- _TASK TO CARRY OUT_:
Write each line out again exactly as written.

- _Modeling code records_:
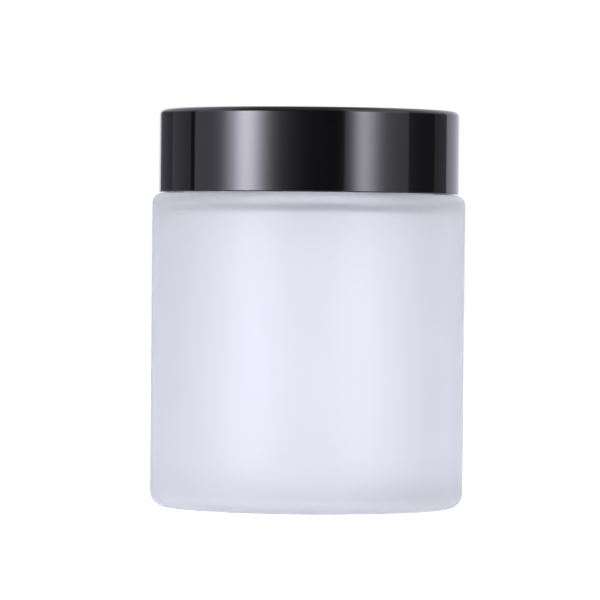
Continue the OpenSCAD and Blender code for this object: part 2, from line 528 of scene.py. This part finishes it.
def thread_tree(material):
    """Raises a helical bead from the wall at radius Wall, outwards or, with Side -1, inwards.

    Every point of the wall finds the turn of the helix nearest to it, and rises by the bead's
    height at that distance. The bead fades out at both ends.
    """
    sizes = ("Wall", "Side", "Start", "First", "Last", "Pitch", "Depth", "Root", "Crest")
    m, at = new_geometry_tree("Helical thread", sizes)
    position = m.add("GeometryNodeInputPosition")
    x, y, z = m.parts(position)
    radius = m.math("SQRT", x * x + y * y)
    part_turn = m.math("FRACT", m.math("ARCTAN2", y, x) / TURN + 1.0)
    turns = (z - at["Start"]) / at["Pitch"]
    whole = m.math("ROUND", turns - part_turn)
    along = whole + part_turn
    off = m.math("ABSOLUTE", turns - along) * at["Pitch"]
    flank = (at["Root"] - at["Crest"]) / 2
    rise = m.math("MULTIPLY", (at["Root"] / 2 - off) / flank, 1.0, clamp=True)
    left = m.math("MINIMUM", along - at["First"], at["Last"] - along) / THREAD_FADE
    share = m.math("MULTIPLY", left, 1.0, clamp=True)
    rounded_rise = rise * rise * (3 - 2 * rise)
    offset = at["Depth"] * rounded_rise * share * at["Side"] / radius
    vector = m.add("ShaderNodeCombineXYZ", {0: x * offset, 1: y * offset, 2: 0.0})
    near = m.math("COMPARE", radius, at["Wall"], ON_WALL)
    moved = m.add(
        "GeometryNodeSetPosition",
        {"Geometry": at["Geometry"], "Selection": near, "Offset": vector},
    )
    return end_geometry_tree(m, moved, material)


def foot_notch_tree(material):
    """Presses a ring of small radial notches into the foot, as on moulded glass."""
    sizes = ("Inner", "Outer", "Count", "Depth")
    m, at = new_geometry_tree("Foot notches", sizes)
    x, y, z = m.parts(m.add("GeometryNodeInputPosition"))
    radius = m.math("SQRT", x * x + y * y)
    wave = m.math("COSINE", m.math("ARCTAN2", y, x) * at["Count"])
    middle = (at["Inner"] + at["Outer"]) / 2
    reach = (at["Outer"] - at["Inner"]) / 2
    share = 1 - m.math("ABSOLUTE", radius - middle) / reach
    rise = m.math("MULTIPLY", share * 3, 1.0, clamp=True) * (0.5 - 0.5 * wave) * at["Depth"]
    vector = m.add("ShaderNodeCombineXYZ", {0: 0.0, 1: 0.0, 2: rise})
    low = m.math("LESS_THAN", z, ON_FLOOR)
    moved = m.add(
        "GeometryNodeSetPosition",
        {"Geometry": at["Geometry"], "Selection": low, "Offset": vector},
    )
    return end_geometry_tree(m, moved, material)


def uneven_floor_tree(material):
    """Tips the cavity's floor a little, as pressed glass seldom sets level."""
    sizes = ("Wall", "Floor", "Reach", "Rise")
    m, at = new_geometry_tree("Uneven floor", sizes)
    x, y, z = m.parts(m.add("GeometryNodeInputPosition"))
    radius = m.math("SQRT", x * x + y * y)
    height = z - at["Floor"]
    share = 1 - m.smooth(height, 0.0, at["Reach"])
    rise = share * at["Rise"] / 2 * x / at["Wall"]
    vector = m.add("ShaderNodeCombineXYZ", {0: 0.0, 1: 0.0, 2: rise})
    inside = m.math("LESS_THAN", radius, at["Wall"] + ON_WALL)
    above = m.math("GREATER_THAN", height, -ON_FLOOR)
    moved = m.add(
        "GeometryNodeSetPosition",
        {"Geometry": at["Geometry"], "Selection": inside * above, "Offset": vector},
    )
    return end_geometry_tree(m, moved, material)


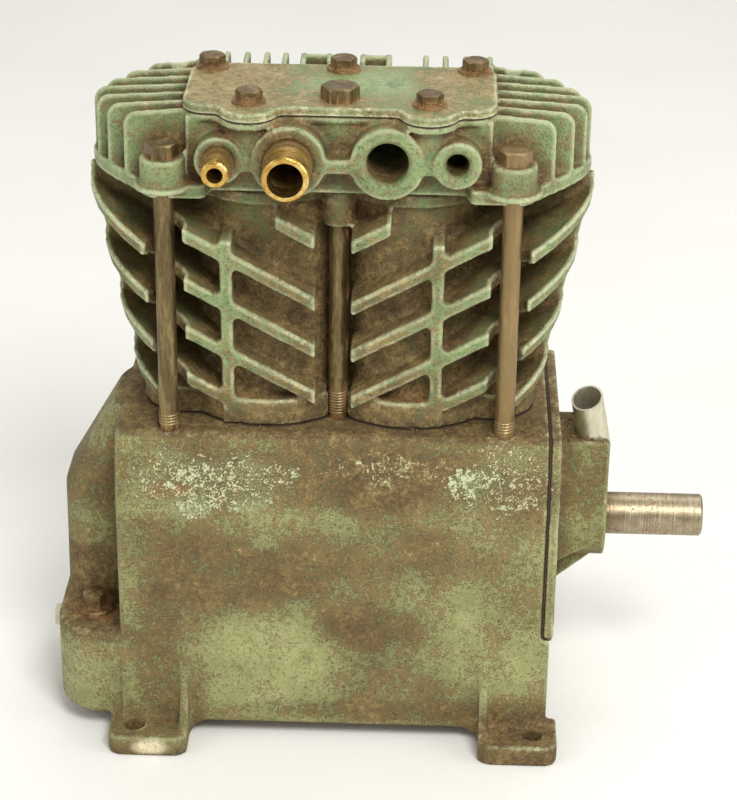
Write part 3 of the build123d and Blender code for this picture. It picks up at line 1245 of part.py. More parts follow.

- _RESPONSE TO THE TASK_:
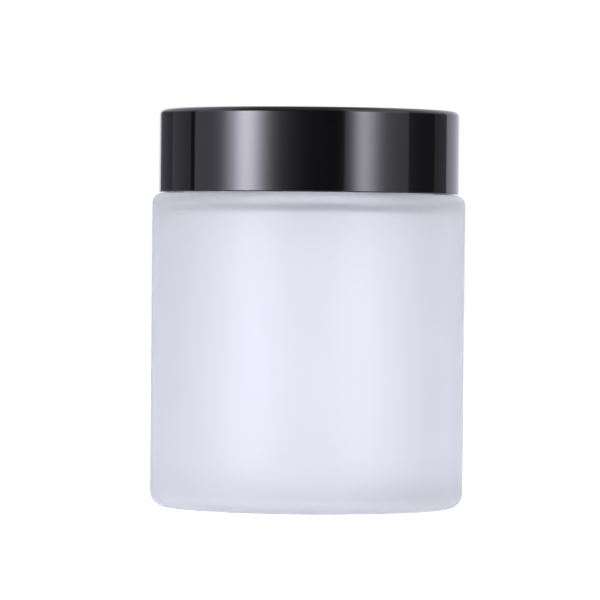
Continue the OpenSCAD and Blender code for this object: part 2, from line 528 of scene.py. This part finishes it.
def thread_tree(material):
    """Raises a helical bead from the wall at radius Wall, outwards or, with Side -1, inwards.

    Every point of the wall finds the turn of the helix nearest to it, and rises by the bead's
    height at that distance. The bead fades out at both ends.
    """
    sizes = ("Wall", "Side", "Start", "First", "Last", "Pitch", "Depth", "Root", "Crest")
    m, at = new_geometry_tree("Helical thread", sizes)
    position = m.add("GeometryNodeInputPosition")
    x, y, z = m.parts(position)
    radius = m.math("SQRT", x * x + y * y)
    part_turn = m.math("FRACT", m.math("ARCTAN2", y, x) / TURN + 1.0)
    turns = (z - at["Start"]) / at["Pitch"]
    whole = m.math("ROUND", turns - part_turn)
    along = whole + part_turn
    off = m.math("ABSOLUTE", turns - along) * at["Pitch"]
    flank = (at["Root"] - at["Crest"]) / 2
    rise = m.math("MULTIPLY", (at["Root"] / 2 - off) / flank, 1.0, clamp=True)
    left = m.math("MINIMUM", along - at["First"], at["Last"] - along) / THREAD_FADE
    share = m.math("MULTIPLY", left, 1.0, clamp=True)
    rounded_rise = rise * rise * (3 - 2 * rise)
    offset = at["Depth"] * rounded_rise * share * at["Side"] / radius
    vector = m.add("ShaderNodeCombineXYZ", {0: x * offset, 1: y * offset, 2: 0.0})
    near = m.math("COMPARE", radius, at["Wall"], ON_WALL)
    moved = m.add(
        "GeometryNodeSetPosition",
        {"Geometry": at["Geometry"], "Selection": near, "Offset": vector},
    )
    return end_geometry_tree(m, moved, material)


def foot_notch_tree(material):
    """Presses a ring of small radial notches into the foot, as on moulded glass."""
    sizes = ("Inner", "Outer", "Count", "Depth")
    m, at = new_geometry_tree("Foot notches", sizes)
    x, y, z = m.parts(m.add("GeometryNodeInputPosition"))
    radius = m.math("SQRT", x * x + y * y)
    wave = m.math("COSINE", m.math("ARCTAN2", y, x) * at["Count"])
    middle = (at["Inner"] + at["Outer"]) / 2
    reach = (at["Outer"] - at["Inner"]) / 2
    share = 1 - m.math("ABSOLUTE", radius - middle) / reach
    rise = m.math("MULTIPLY", share * 3, 1.0, clamp=True) * (0.5 - 0.5 * wave) * at["Depth"]
    vector = m.add("ShaderNodeCombineXYZ", {0: 0.0, 1: 0.0, 2: rise})
    low = m.math("LESS_THAN", z, ON_FLOOR)
    moved = m.add(
        "GeometryNodeSetPosition",
        {"Geometry": at["Geometry"], "Selection": low, "Offset": vector},
    )
    return end_geometry_tree(m, moved, material)


def uneven_floor_tree(material):
    """Tips the cavity's floor a little, as pressed glass seldom sets level."""
    sizes = ("Wall", "Floor", "Reach", "Rise")
    m, at = new_geometry_tree("Uneven floor", sizes)
    x, y, z = m.parts(m.add("GeometryNodeInputPosition"))
    radius = m.math("SQRT", x * x + y * y)
    height = z - at["Floor"]
    share = 1 - m.smooth(height, 0.0, at["Reach"])
    rise = share * at["Rise"] / 2 * x / at["Wall"]
    vector = m.add("ShaderNodeCombineXYZ", {0: 0.0, 1: 0.0, 2: rise})
    inside = m.math("LESS_THAN", radius, at["Wall"] + ON_WALL)
    above = m.math("GREATER_THAN", height, -ON_FLOOR)
    moved = m.add(
        "GeometryNodeSetPosition",
        {"Geometry": at["Geometry"], "Selection": inside * above, "Offset": vector},
    )
    return end_geometry_tree(m, moved, material)


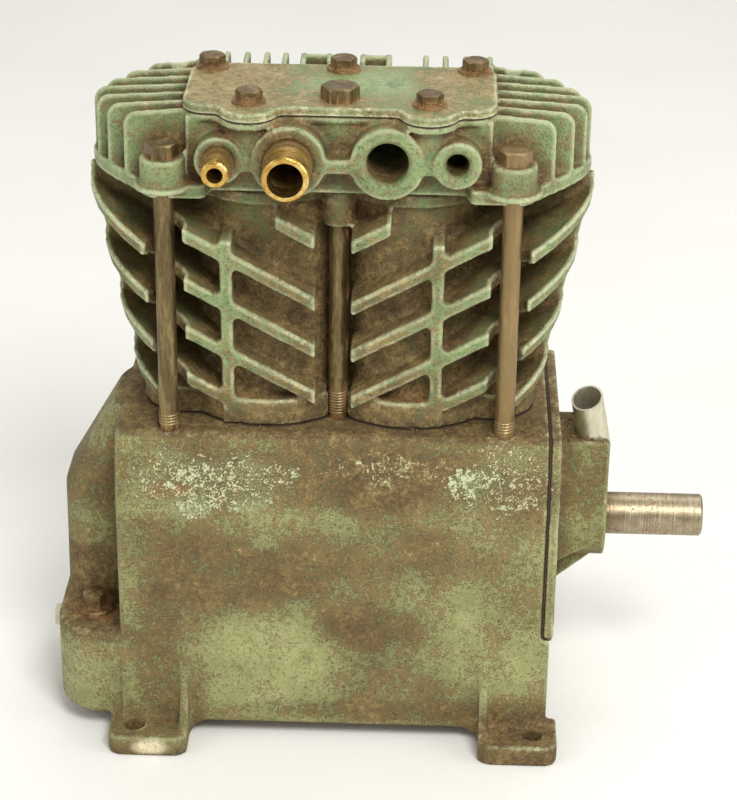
Write part 3 of the build123d and Blender code for this picture. It picks up at line 1245 of part.py. More parts follow.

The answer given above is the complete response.